Every street in Canada is assigned a postal code. A postal code is made up of 3 letters and 3 digits that alternate. How many different postal codes can be created given the following conditions?

a) There are no restrictions.
b) The first letter must be S.
c) The first letter must be S and the first digit must be 7.

a) So if you are using 26 letters and 10 digits (0-9) would it be $26 \times 10 = 260$?

OR would it be $26 \times 26 \times 26 = 17576, 10 \times 10 \times 10 = 1000$, so with no restrictions, there would be 18576 different postal codes?

b) and c) I don't understand how to do these.


I assume that the description of postal codes is that they have to go like this: $$\tt(\text{letter})(\text{number})(\text{letter})(\text{number})(\text{letter})(\text{number})$$

Consider that a postal code is just a choice of first letter, first number, second letter, second number, third letter, and third number.

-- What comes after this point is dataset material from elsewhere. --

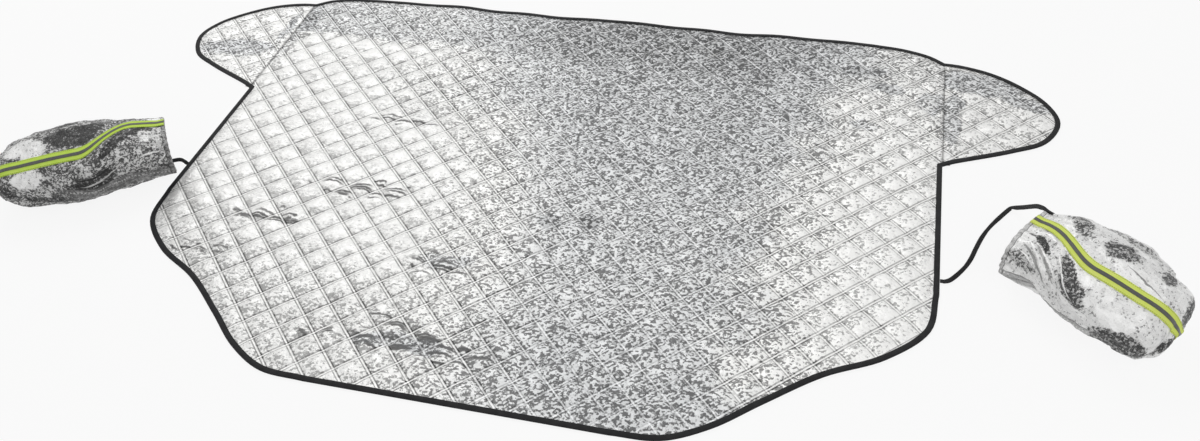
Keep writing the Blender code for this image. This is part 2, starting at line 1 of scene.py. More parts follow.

So, the number of postal codes (with no restrictions) is the number of ways of choosing the first letter, multiplied by the number of ways of choosing the first number, multiplied by (etc.)

Thus, your answer for part a) is incorrect. The correct answer is (mouse over to reveal)

$$26\times 10\times 26\times 10\times 26\times 10= 17,576,000$$

For b) and c), your choices are restricted. For example, if there is a specific letter position that you have to have an $S$ in, then the number of choices for that spot are 1, not 26.